16. Laughing Buddha Cat

A cat rendered in the rounded, serene aesthetic of traditional Buddhist sculpture, sitting in meditation pose, combines the cat’s independence with the iconography of contentment. The juxtaposition is dry and slightly amusing. The best cat tattoo ideas often have that quality.

17. Fine Line Cat With Botanical Frame

Photo: @anyma.tattoo

A sitting cat surrounded by a wreath or frame of botanically specific plants, rendered in fine line work, creates a composition that feels organised without being rigid. The frame contains the subject while the botanical elements add visual texture and personal meaning.

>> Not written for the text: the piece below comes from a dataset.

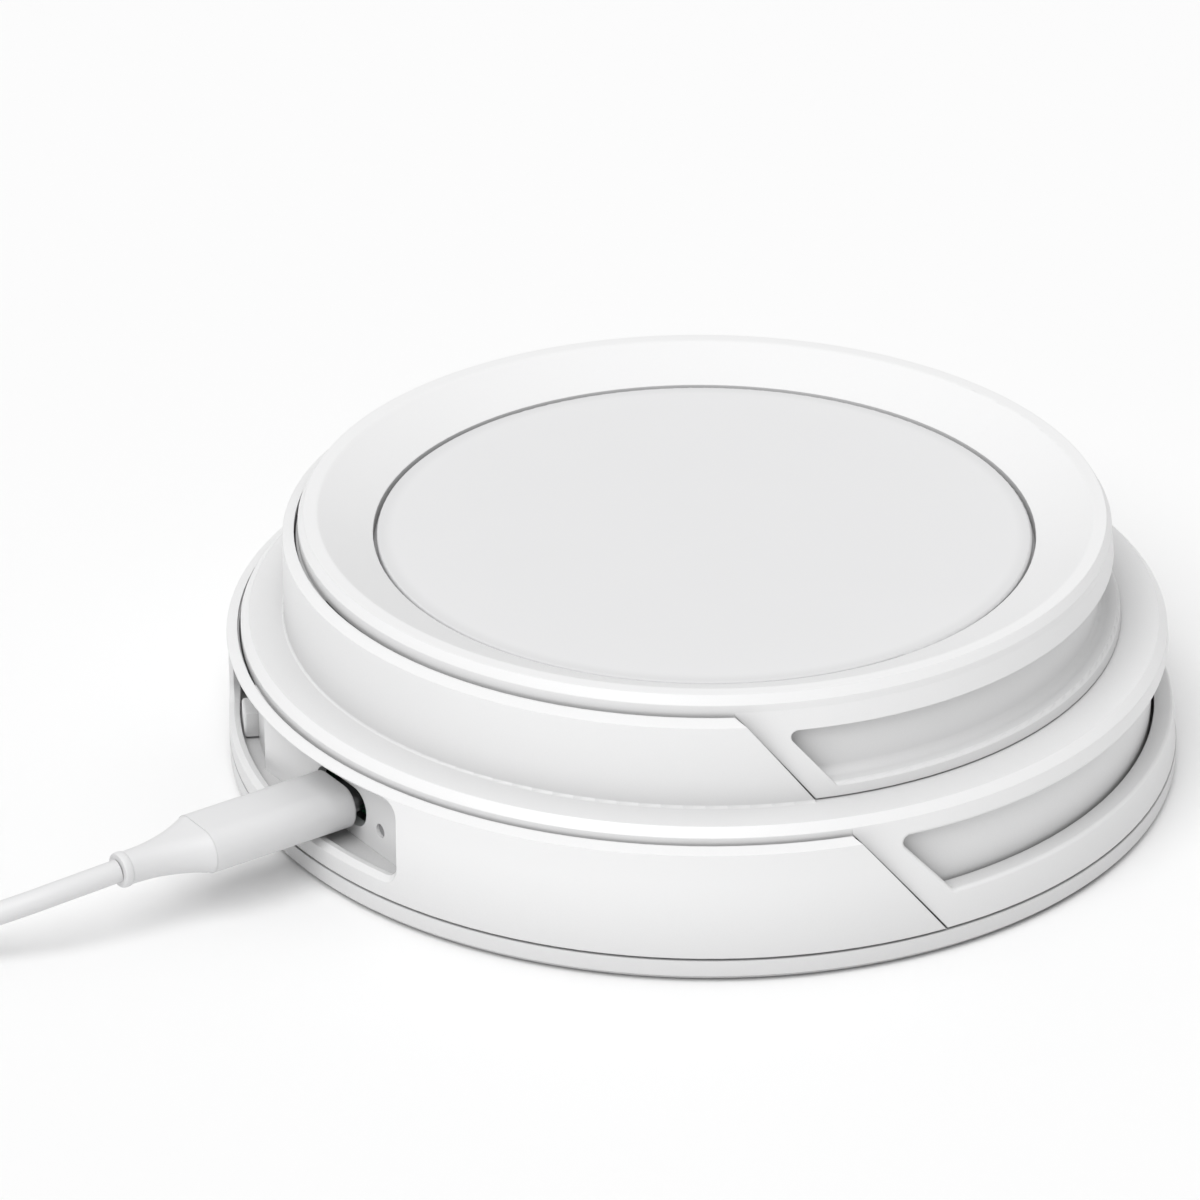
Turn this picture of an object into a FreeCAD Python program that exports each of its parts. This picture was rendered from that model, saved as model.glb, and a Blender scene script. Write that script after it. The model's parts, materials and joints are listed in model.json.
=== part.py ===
"""Two-tier round charging hub with two tilting lids and a USB-C lead.

Millimetres, +Z up.  The origin is on the floor, under the centre of the round body.
+X points at the finger recesses, -X at the USB-C port; both lids hinge on the port side.
"""
import FreeCAD, Part
import Sketcher

import math
import os

from FreeCAD import Placement, Rotation, Vector

doc = FreeCAD.newDocument("charging_hub")
sheet = doc.addObject("Spreadsheet::Sheet", "Dims")
sub_parts = []

DIMENSIONS = {
    # base plate and its foot
    "plate_radius": 70.0, "plate_bottom": 0.4, "plate_top": 3.5, "plate_edge": 0.7,
    "foot_inner": 55.0, "foot_outer": 61.0, "foot_top": 1.4, "groove_inner": 54.9, "groove_outer": 61.1,
    # housing: drum, deck and the fixed band on the port side
    "drum_inner": 64.2, "drum_radius": 66.0, "deck_bottom": 14.6, "deck_top": 16.8,
    "band_radius": 70.0, "band_inner": 68.4, "band_bottom": 3.9, "band_web": 5.9,
    "band_shoulder": 20.2, "band_top": 20.9, "band_lip_inner": 68.15, "hinge_side_half": 24.0,
    # port opening and panel
    "panel_front": 63.5, "panel_back": 61.9, "panel_half": 20.5, "panel_top": 18.9,
    "opening_bottom": 7.2, "opening_top": 19.3, "opening_near": 19.0, "opening_far": 40.0, "opening_corner": 2.0,
    "opening_chamfer": 0.8,
    "port_height": 10.8, "slot_width": 13.0, "slot_tall": 6.0, "slot_corner": 2.95,
    "light_side": 10.1, "light_height": 9.8, "light_radius": 1.05,
    # lower lid
    "cover_radius": 67.9, "cover_bottom": 20.8, "cover_top": 23.0, "cover_bevel": 1.2, "cover_lip": 0.6,
    "skirt_inner": 66.8, "skirt_foot_radius": 69.9, "skirt_bottom": 3.9,
    "ledge_height": 9.3, "window_top": 19.0, "ledge_round": 0.6, "ledge_gap": 0.5,
    "tub_inner": 48.0, "tub_outer": 50.0, "tub_bottom": 17.3, "tub_plate": 18.3,
    # fixed band of the upper tier, moulded on the lower lid
    "ring_radius": 61.5, "ring_inner": 59.8, "ring_shoulder": 35.4, "ring_top": 36.2, "ring_fillet": 0.4,
    # upper lid
    "rim_radius": 59.2, "rim_height": 37.7, "rim_bevel": 0.8, "lid_bottom": 24.0, "lid_wall": 57.6,
    "groove_gap": 0.25,
    "crest_inner": 56.4, "crest_height": 39.0, "crest_round": 1.0, "dish_inner": 48.3, "dish_floor": 35.3,
    "dish_skin": 1.9, "seat_top": 33.5, "seat_bottom": 31.9, "rib_outer": 48.1, "rib_inner": 46.4,
    "rib_bottom": 25.1, "apron_foot_radius": 61.1, "apron_bottom": 23.25,
    "recess_radius": 57.8, "recess_back": 56.2, "recess_bottom": 25.2, "recess_top": 33.5, "recess_cove": 1.2,
    # slanted splits, each plane parallel to Y: x at the foot and at the top of the tier
    "low_split_foot": -8.4, "low_split_top": -21.7, "high_split_foot": -22.4, "high_split_top": -31.6,
    "low_window_foot": -6.7, "low_window_top": -15.1, "high_window_foot": -18.6, "high_window_top": -25.6,
    "window_corner": 1.0, "split_gap": 0.35,
    # side button
    "button_back": 62.5, "button_face": 68.05, "button_width": 5.0, "button_bottom": 6.3, "button_top": 10.1,
    "button_round": 0.45,
    # hinges
    "low_hinge": 63.6, "low_hinge_height": 20.8, "low_knuckle": 1.3, "low_pin": 0.65,
    "high_hinge": 55.0, "high_hinge_height": 36.2, "high_knuckle": 1.2, "high_pin": 0.6,
    "knuckle_half": 10.5, "leaf_half": 4.7, "knuckle_start": 5.0, "knuckle_room": 0.3, "pin_room": 0.03,
    # inlay pads and charging coils
    "pad_radius": 47.75, "pad_top": 35.2, "pad_edge": 0.35, "middle_pad_radius": 40.0, "lower_pad_radius": 38.0,
    "pad_depth": 0.9, "coil_inner": 9.0, "coil_outer": 21.5, "coil_thick": 1.2, "ferrite_radius": 22.5,
    "ferrite_thick": 0.8, "magnet_inner": 23.5, "magnet_outer": 27.5, "magnet_thick": 2.0,
    # board
    "board_bottom": 7.6, "board_top": 9.2, "board_rear": 54.0, "board_front": 20.0, "board_half": 26.0,
    "nose_half": 12.0,
    "post_radius": 3.0, "receptacle_width": 8.94, "receptacle_tall": 3.2, "receptacle_corner": 1.55,
    "receptacle_front": 61.2, "receptacle_length": 7.3, "shell_wall": 0.25,
    # plug and lead
    "plug_width": 11.0, "plug_thick": 6.5, "plug_corner": 3.1, "plug_front": 64.3, "plug_length": 23.2,
    "relief_length": 13.0, "relief_radius": 2.55, "contact_width": 8.3, "contact_tall": 2.45, "contact_corner": 1.2,
    "contact_length": 6.6, "cord_diameter": 3.3, "coil_mean": 20.0, "coil_rows": 10.0, "tail_length": 10.0,
}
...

18. Abstract Expressionist Cat

Photo: @fanimeherzi_tattoo

A cat rendered in loose, gestural marks rather than precise lines. The subject is recognisable but the execution is deliberately imprecise. The effect is closer to a quick sketch captured on skin than a finished illustration. Unusual and surprisingly striking.

19. Tribal Cat

Photo: @obsidiandaggertx

A cat silhouette constructed from tribal linework, bold black forms, and traditional patterns from Polynesian or Maori design vocabulary. The subject becomes secondary to the pattern. The result is graphic and high-contrast.

20. Memorial Cat Portrait

Photo: @cozy_tattooer

A realistic portrait of a specific cat, with the date of their life beneath it. This is the most direct of all cat tattoo ideas. It doesn’t need artistic elaboration. The meaning carries the design entirely. Find an artist with a demonstrable portfolio of realistic animal portraits and give them the best photographs you have.

A Note on Artist Selection

Cat portraits, realistic or otherwise, require an artist who either specialises in animal subjects or has demonstrable experience with them. A cat that doesn’t look like a cat, or a portrait that doesn’t resemble the specific animal, is a disappointment with no good remedy. Look at the portfolio with that specific question in mind before booking.